McCarty Carino : Et quel a été le rôle de l’industrie des jeux vidéo dans tout cela ?

Salvador : D’une manière générale, l’industrie des jeux vidéo a soutenu l’idée de la préservation des jeux. Mais lorsqu’il s’agit de la réforme du droit d’auteur, l’industrie des jeux vidéo et ses groupes de pression se sont toujours opposés à toute modification, même modeste, de la loi sur le droit d’auteur afin de permettre aux bibliothèques de faire plus facilement leur travail. Ces groupes ont exprimé des inquiétudes qui, à mon avis, ne sont pas déraisonnables : si les bibliothèques étaient en mesure d’élargir l’accès à leur collection, ils ont évoqué le spectre des « salles de jeux numériques en ligne », ce qui nous mettrait en concurrence avec l’industrie des jeux vidéo. La raison pour laquelle nous avons réalisé cette étude est de montrer que nous ne parlons pas de la même chose. L’industrie se préoccupe de ces 13 % de jeux encore imprimés qu’elle a jugés commercialement viables. Pourtant, je ne m’inquiète pas d’un monde où, vous savez, Super Mario Bros ou Sonic the Hedgehog ou Final Fantasy ne seraient plus disponibles. Ce qui nous préoccupe, ce sont les 87 % de jeux restants que l’industrie ne peut ou ne veut pas exploiter. Vous savez, si la seule option pour les obtenir est de dépenser des centaines d’euros ou d’avoir recours au piratage, nous devons nous demander quelles sont les autres options possibles. Que pouvons-nous faire pour que les bibliothèques et les archives puissent plus facilement faire leur travail en partageant ces documents avec les personnes qui en ont besoin ?

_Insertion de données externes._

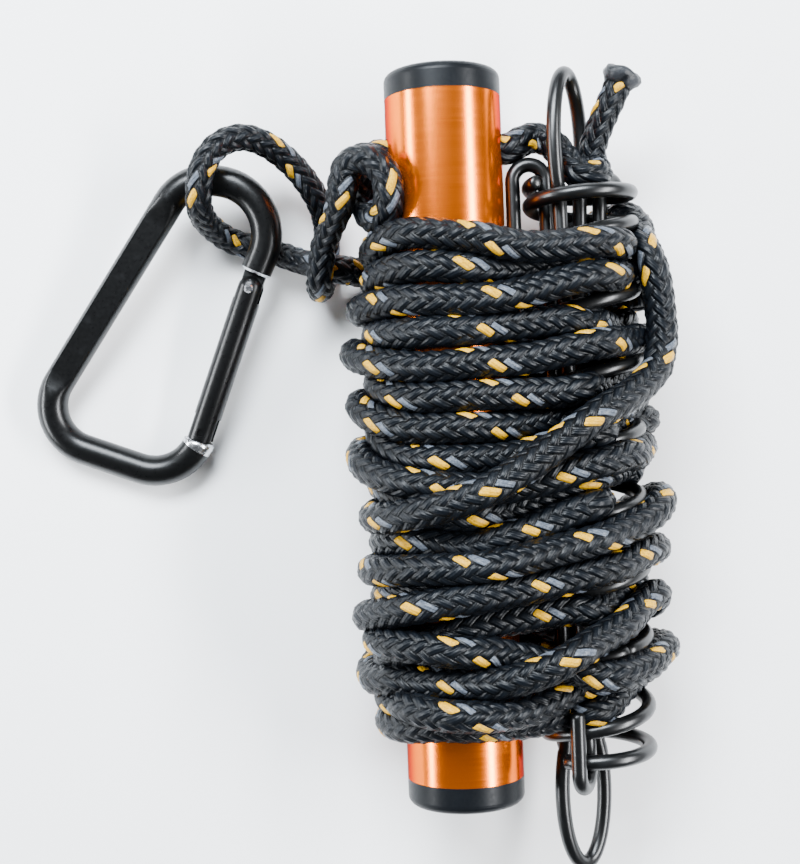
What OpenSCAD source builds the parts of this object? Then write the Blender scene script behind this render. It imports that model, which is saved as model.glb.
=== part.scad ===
// Tubular retrieving magnet lashed to a drawbar spring with its own throw rope, and clipped to a carabiner.
// The assembly lies on its side. The tube runs along +Y, and z = 0 is the tube's axis.

/* [Magnet tube] */
// Outside diameter of the anodised tube
tube_d = 26.5; // [24:0.5:27]
// Wall of the tube
tube_wall = 1.5; // [1:0.1:2]
// Length over both end caps
tube_length = 166; // [160:1:180]
// Height of the part of each cap that shows
cap_height = 6; // [4:0.5:8]
// Height of the rope hole above the lower end
rope_hole_y = 148; // [147.5:0.5:148.5]
// Number of magnets in the stack
magnet_count = 6; // [4:1:6]
// Length of one magnet
magnet_length = 16; // [10:1:16]

/* [Drawbar spring] */
// Wire diameter of the coil and of both drawbars
wire_d = 3.4; // [3:0.1:3.5]
// Mean diameter of the coil
coil_mean_d = 23; // [22.5:0.1:23]
// Distance between the tube's axis and the coil's axis
spring_x = 30.6; // [30.4:0.1:32]
// Number of turns in the coil
coil_turns = 9.95; // [9.8:0.05:10]
// Pitch of the open turns in the middle
open_pitch = 15.7; // [14:0.1:16]
// Pitch of the closed turns at both ends
closed_pitch = 4; // [3.8:0.1:5]

/* [Carabiner] */
// Diameter of the carabiner's bar
bar_d = 7.4; // [6.5:0.1:7.6]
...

McCarty Carino : Quels types de solutions votre organisation recommande-t-elle pour résoudre ce problème ?

Salvador : Vous savez, je pense que c’est un peu opportun, ce que nous voyons se produire dans le paysage des médias numériques en ce moment, où des titres sont retirés des services. Des chaînes comme Turner Classic Movies sont confrontées à une menace existentielle alors que Warner Bros. réduit ses coûts. On craint que la même chose ne se produise pour les jeux vidéo. Nous nous inquiétons d’un monde où, vous savez, l’historique des jeux se limite à ce qui est immédiatement accessible sur le plan commercial. Les jeux vidéo, comme tout autre média, comme la musique, les films ou les livres, sont un moyen d’expression créatif. Pour en comprendre l’histoire, nous voulons avoir accès au large spectre de ce que signifie le terme « jeux vidéo ». L’une des choses les plus inquiétantes que nous ayons trouvées dans notre étude, c’est que pour les jeux vidéo les plus anciens, c’est-à-dire ceux qui datent d’avant 1985, nous les comparons en quelque sorte à l’ère des films muets, parce que c’est à ce moment-là que nous avons établi le langage des jeux vidéo, que nous avons commencé à définir ce qu’est ce média. Moins de 3 % de ces jeux sont encore disponibles dans le commerce. Et il y a une bonne raison à cela. Beaucoup de ces jeux sont archaïques. Ce ne sont pas, vous savez, les choses les plus excitantes à revendre. Mais c’est comme si c’était les racines de cette industrie. Et si nous voulons comprendre l’évolution de la conception des jeux et l’origine de ce média, nous devons avoir accès à ce matériel, même s’il n’est pas commercialement viable.

McCarty Carino : C’est vrai, comme dans le contexte cinématographique, il y a beaucoup de films qui servent d’artefacts culturels et qui n’iront probablement pas dans la collection Criterion, mais qu’il est bon d’avoir à disposition.

Salvador : Exactement, mais ils ont eu une influence considérable sur les cinéastes et sur le développement de leurs sensibilités. Nous pensons à des jeux qui n’ont pas nécessairement été les plus grands titres, mais qui ont quand même quelque chose d’intéressant à nous apprendre ou une perspective inhabituelle parce qu’il y a, encore une fois, des problèmes de droits ou des problèmes techniques ou simplement l’industrie qui décide que ce n’est pas quelque chose qui peut vraiment rapporter de l’argent. Cela ne devrait pas être le facteur déterminant pour savoir s’ils sont toujours disponibles pour les personnes qui veulent les étudier.

McCarty Carino : Pouvez-vous me donner quelques exemples du type de jeux que nous pourrions perdre ?

Salvador : Pour prendre un exemple précis, il existe un jeu très fascinant qui, je crois, n’est pas sorti aux États-Unis, mais qui est un excellent exemple du genre de choses dont nous parlons ici. Il s’agit d’un jeu des années 1980 destiné à des ordinateurs plus anciens comme l’Amiga. Il s’agissait d’un jeu intitulé Freedom : Rebels in the Darkness, qui décrivait une révolte d’esclaves dans les Caraïbes françaises dans les années 1800. C’est un jeu incendiaire. Il est encore choquant aujourd’hui que ce jeu existe, et surtout qu’il ait été réalisé au cours de cette première période de l’industrie du jeu. Avant même que je ne travaille pour la Fondation pour l’histoire du jeu vidéo, je discutais avec un universitaire qui étudiait les représentations de la révolte des esclaves dans les médias, et il voulait jouer à ce jeu. Notre solution était la suivante : voici comment pirater ce jeu vidéo, car il n’est plus possible d’en obtenir des copies. Et voici comment installer ce logiciel encombrant pour, vous savez, imiter le fonctionnement d’un Amiga sur un ordinateur moderne. Et il n’y a pas de véritable dépannage pour cela. Nous disposons de la technologie nécessaire pour faciliter l’accès des gens qui veulent faire des recherches, mais en raison des restrictions pesantes qui existent encore en matière de droits d’auteur, les bibliothèques et les archives ont du mal à faire leur travail et à rendre ce type de jeux plus largement accessible.